Question, to qualify for the voice-only, you need to have a 30$/month voice plan already. Do they mean 30$ with TAX? or without?

Also, if you see their data rates, they will charge 5 cents/KB if you don't have a data plan and accidently use data. THAT IS INSANE. that means its 50$/MB! So is there a way to make sure we don't log into the 3G system when we are trying to access WiFi on the phone? Cuz any accidental click of the safari browser would incur INSANE costs.

Link: Rogers Communications - Wireless, Digital Cable TV, Hi-Speed Internet, Home Phone


----------



## Visnaut (Jul 22, 2004)

val23 said:


> So is there a way to make sure we don't log into the 3G system when we are trying to access WiFi on the phone?


Yes. At least on a jailbroken 1st gen iPhone, one can remove the EDGE network address and user/pass, and the iPhone will no longer know how to access EDGE. I would assume it will be very similar for the iPhone 3G.

I would recommend visiting an Apple Store or a Rogers Store with one on display after launch and seeing if the preference screen is available (Settings > General > Network > EDGE/3G or something of the sort). If it's not, wait until a suitable workaround is found, which won't take long, honestly.


----------



## zlinger (Aug 28, 2007)

I would also be careful and hesitant about signing into a 3-year contract if you are going voice only. 

Keep in mind that a sweeter deal is likely to come along once T-Mobile Canada or Great White North Cellular enters the market.


----------



## rgray (Feb 15, 2005)

zlinger said:


> keep in mind that a sweeter deal is likely to come along once T-Mobile Canada or Great White North Cellular enters the market.


currently "vapour"...


----------



## uPhone (Jun 29, 2008)

Dont get a voice only plan.

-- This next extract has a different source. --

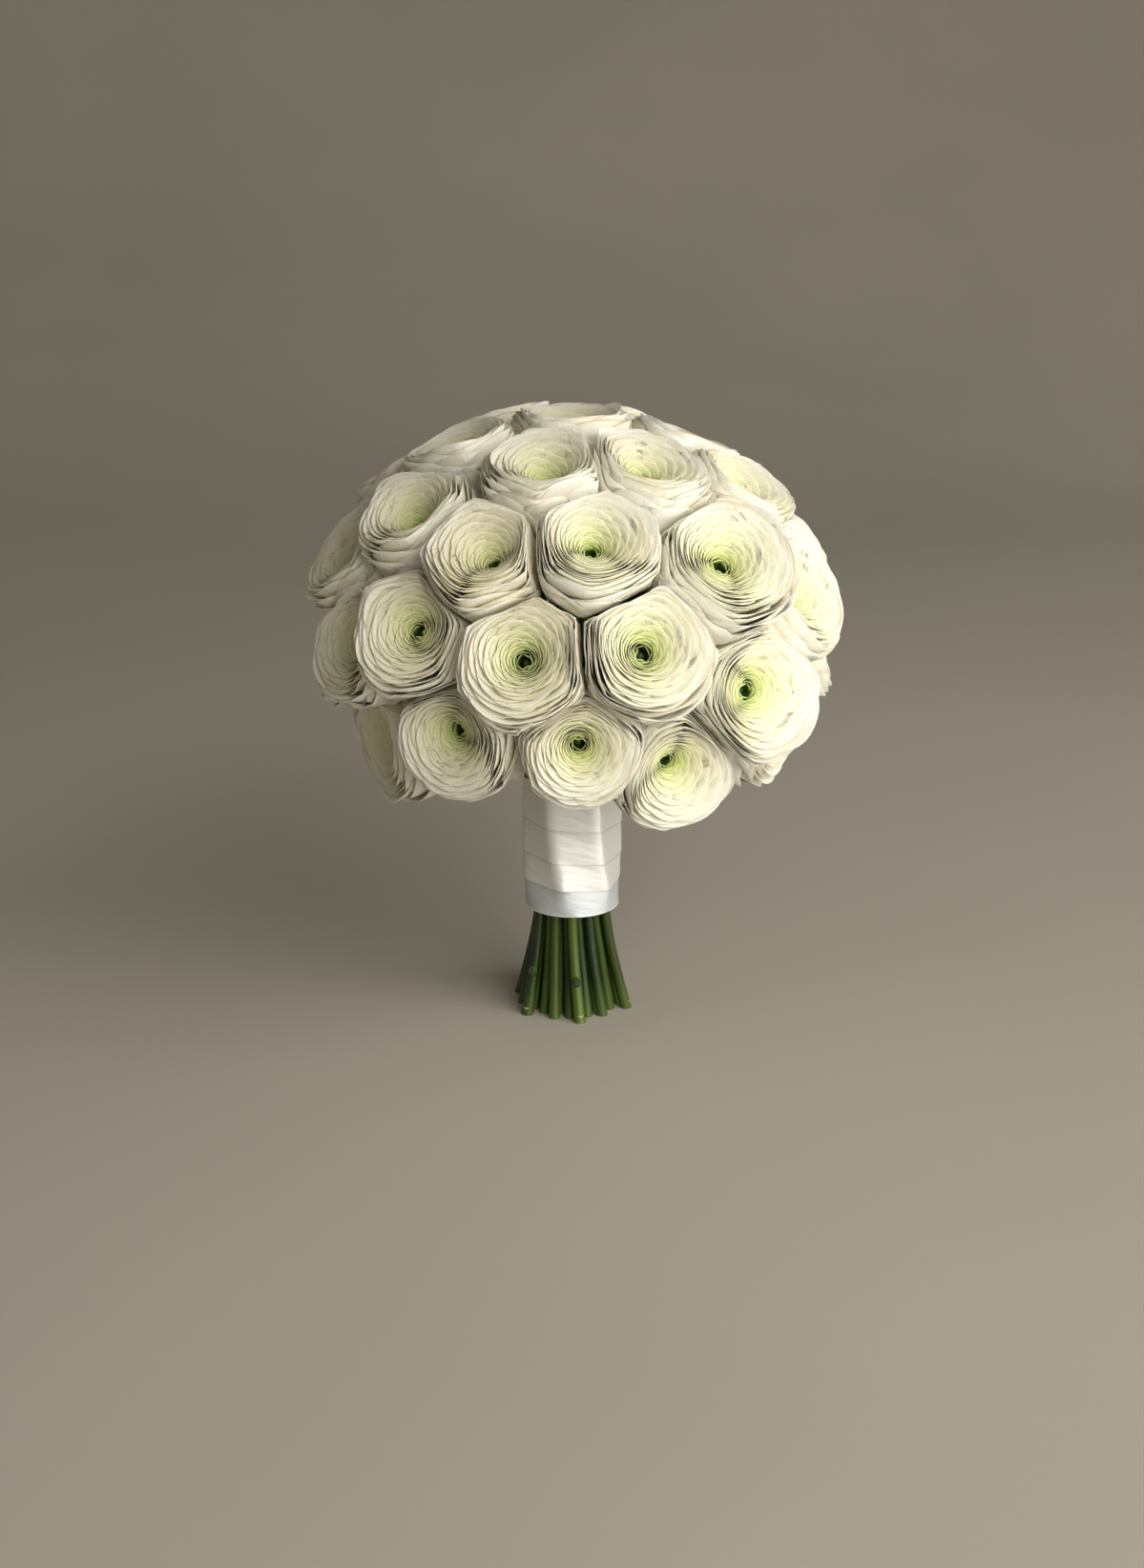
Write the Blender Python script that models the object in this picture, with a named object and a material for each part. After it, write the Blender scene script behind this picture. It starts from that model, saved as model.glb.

It's not how this phone was designed to be used.

It's like using an unlocked Sidekick, or a BlackBerry without E-mail. 

Why don't you just get an iPod touch and a regular cell phone?


----------



## uPhone (Jun 29, 2008)

zlinger said:


> I would also be careful and hesitant about signing into a 3-year contract if you are going voice only.
> 
> Keep in mind that a sweeter deal is likely to come along once T-Mobile Canada or Great White North Cellular enters the market.



T-Mobile Canada? I like the sounds of that


----------



## val23 (Jun 29, 2008)

what's wrong with wanting to have a device that can listen to music and be used as a phone while being able to access wifi? 
why would i want to carry 2 devices that can accomplish the same thing?


----------



## uPhone (Jun 29, 2008)

val23 said:


> what's wrong with wanting to have a device that can listen to music and be used as a phone while being able to access wifi?
> why would i want to carry 2 devices that can accomplish the same thing?


True I guess. Just make sure you dont accidently download a page over 3G!


----------



## slicecom (Jun 13, 2008)

val23 said:


> what's wrong with wanting to have a device that can listen to music and be used as a phone while being able to access wifi?
> why would i want to carry 2 devices that can accomplish the same thing?


Exactly. I don't know why some people are so "all or nothing". If I ever get the iPhone, I'll get data as I want the full experience, but there's so many Wifi networks around, I can definetly see why someone would want one without the HUGE extra cost of data.


----------



## Adrian. (Nov 28, 2007)

I do not want data.

So does this mean that we have to currently have an account with Rogers or can we just go in to a store and get an iPhone as long as we pay more than 30 bucks a month for telephone?

I am definitely down with that.


----------



## slicecom (Jun 13, 2008)

Adrian. said:


> I do not want data.
> 
> So does this mean that we have to currently have an account with Rogers or can we just go in to a store and get an iPhone as long as we pay more than 30 bucks a month for telephone?
> 
> I am definitely down with that.


I imagine you'd have to pay more than $199/$299 for the phone in that case. Not sure how it's going to work yet.


----------



## fjnmusic (Oct 29, 2006)

uPhone said:


> Dont get a voice only plan. It's not how this phone was designed to be used.
> 
> It's like using an unlocked Sidekick, or a BlackBerry without E-mail.
> 
> Why don't you just get an iPod touch and a regular cell phone?


Currently, $199 for an iPhone would be cheaper than an iPod Touch plus a regular cell phone…


----------